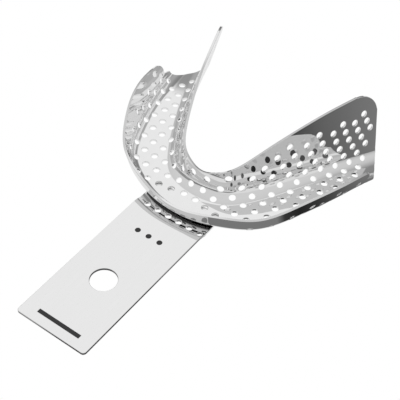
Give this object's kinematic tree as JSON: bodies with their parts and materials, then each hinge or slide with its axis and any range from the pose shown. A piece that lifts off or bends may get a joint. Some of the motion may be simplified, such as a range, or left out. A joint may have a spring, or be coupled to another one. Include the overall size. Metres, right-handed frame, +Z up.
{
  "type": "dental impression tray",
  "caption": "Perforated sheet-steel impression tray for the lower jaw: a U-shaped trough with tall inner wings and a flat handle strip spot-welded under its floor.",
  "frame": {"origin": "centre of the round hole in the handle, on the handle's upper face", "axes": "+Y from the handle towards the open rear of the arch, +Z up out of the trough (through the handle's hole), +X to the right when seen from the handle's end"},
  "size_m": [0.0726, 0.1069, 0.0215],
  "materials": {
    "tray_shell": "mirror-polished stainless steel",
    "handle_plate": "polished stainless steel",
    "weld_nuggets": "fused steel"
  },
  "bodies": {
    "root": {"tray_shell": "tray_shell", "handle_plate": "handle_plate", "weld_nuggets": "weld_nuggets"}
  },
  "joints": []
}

-*-

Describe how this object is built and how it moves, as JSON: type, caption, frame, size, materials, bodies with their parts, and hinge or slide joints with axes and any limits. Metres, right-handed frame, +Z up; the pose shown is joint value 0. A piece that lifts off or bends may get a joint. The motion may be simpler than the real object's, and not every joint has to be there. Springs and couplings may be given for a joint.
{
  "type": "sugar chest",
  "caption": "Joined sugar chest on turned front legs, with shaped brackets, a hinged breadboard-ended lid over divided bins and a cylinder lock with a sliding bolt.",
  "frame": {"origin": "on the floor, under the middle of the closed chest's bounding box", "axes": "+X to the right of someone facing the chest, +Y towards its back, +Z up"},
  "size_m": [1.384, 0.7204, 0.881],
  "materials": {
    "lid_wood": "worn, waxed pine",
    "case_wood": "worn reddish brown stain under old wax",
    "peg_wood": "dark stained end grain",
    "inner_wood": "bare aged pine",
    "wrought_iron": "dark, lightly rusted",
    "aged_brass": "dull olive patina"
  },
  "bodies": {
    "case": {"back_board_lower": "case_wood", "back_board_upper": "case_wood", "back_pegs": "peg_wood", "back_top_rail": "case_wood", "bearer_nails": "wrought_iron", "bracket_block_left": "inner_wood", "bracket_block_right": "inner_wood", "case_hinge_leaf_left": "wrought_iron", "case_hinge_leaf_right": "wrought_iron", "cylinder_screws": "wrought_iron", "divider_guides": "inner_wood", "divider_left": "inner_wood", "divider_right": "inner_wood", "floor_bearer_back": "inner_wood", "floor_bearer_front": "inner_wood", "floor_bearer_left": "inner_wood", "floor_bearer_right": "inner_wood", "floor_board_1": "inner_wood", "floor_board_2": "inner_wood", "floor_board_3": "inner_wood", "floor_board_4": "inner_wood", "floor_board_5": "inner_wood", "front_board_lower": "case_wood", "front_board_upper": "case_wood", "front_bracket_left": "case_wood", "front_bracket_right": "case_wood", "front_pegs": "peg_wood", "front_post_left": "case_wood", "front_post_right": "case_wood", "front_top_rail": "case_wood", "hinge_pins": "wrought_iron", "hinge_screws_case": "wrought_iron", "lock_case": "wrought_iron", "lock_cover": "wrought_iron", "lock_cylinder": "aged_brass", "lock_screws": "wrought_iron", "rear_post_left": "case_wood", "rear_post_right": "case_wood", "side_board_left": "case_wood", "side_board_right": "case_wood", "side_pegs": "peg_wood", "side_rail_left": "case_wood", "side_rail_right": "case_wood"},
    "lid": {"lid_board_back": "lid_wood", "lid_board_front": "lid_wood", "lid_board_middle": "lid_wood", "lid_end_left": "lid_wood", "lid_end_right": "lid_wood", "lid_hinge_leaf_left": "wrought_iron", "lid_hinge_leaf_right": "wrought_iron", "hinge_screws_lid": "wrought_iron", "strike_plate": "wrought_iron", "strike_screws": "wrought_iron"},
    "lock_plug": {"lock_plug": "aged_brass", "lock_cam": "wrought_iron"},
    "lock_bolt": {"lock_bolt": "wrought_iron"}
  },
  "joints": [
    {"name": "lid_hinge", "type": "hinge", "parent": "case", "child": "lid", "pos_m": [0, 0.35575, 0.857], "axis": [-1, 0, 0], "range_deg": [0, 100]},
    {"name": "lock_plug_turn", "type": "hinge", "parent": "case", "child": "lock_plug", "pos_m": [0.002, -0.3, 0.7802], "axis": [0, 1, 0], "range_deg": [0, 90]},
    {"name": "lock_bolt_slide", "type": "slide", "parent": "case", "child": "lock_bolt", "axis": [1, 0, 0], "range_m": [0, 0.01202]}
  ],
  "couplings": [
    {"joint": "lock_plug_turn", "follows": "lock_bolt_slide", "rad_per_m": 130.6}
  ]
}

-*-

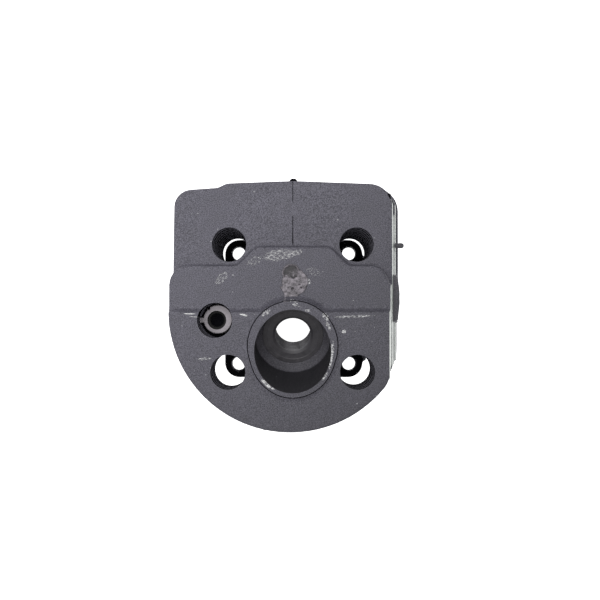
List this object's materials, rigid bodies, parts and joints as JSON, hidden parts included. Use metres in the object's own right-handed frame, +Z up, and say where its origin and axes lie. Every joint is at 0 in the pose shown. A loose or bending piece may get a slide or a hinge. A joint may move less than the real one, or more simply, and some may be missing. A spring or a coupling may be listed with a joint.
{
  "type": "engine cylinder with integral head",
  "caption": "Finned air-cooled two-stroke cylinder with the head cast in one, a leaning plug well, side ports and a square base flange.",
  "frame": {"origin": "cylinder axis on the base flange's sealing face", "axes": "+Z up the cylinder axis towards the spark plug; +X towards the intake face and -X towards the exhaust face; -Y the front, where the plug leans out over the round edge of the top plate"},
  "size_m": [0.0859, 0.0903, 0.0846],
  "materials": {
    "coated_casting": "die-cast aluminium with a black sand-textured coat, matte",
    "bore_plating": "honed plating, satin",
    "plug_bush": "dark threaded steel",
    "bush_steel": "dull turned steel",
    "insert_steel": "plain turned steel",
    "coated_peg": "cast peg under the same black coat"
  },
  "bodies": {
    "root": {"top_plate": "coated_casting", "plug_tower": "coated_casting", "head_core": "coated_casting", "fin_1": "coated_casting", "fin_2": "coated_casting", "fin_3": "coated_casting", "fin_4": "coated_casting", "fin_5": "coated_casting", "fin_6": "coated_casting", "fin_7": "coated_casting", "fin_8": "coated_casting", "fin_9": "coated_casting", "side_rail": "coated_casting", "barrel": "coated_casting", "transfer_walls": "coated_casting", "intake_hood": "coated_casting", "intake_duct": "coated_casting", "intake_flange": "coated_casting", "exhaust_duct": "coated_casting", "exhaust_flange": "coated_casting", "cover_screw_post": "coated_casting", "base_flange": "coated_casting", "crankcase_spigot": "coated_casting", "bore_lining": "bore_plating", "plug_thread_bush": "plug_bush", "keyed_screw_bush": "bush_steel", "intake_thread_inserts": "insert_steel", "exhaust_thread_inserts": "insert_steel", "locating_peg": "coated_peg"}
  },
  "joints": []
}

-*-

Task details: Say how many lines of the data hold the string "from". Reply with the number alone.

Correct result: 2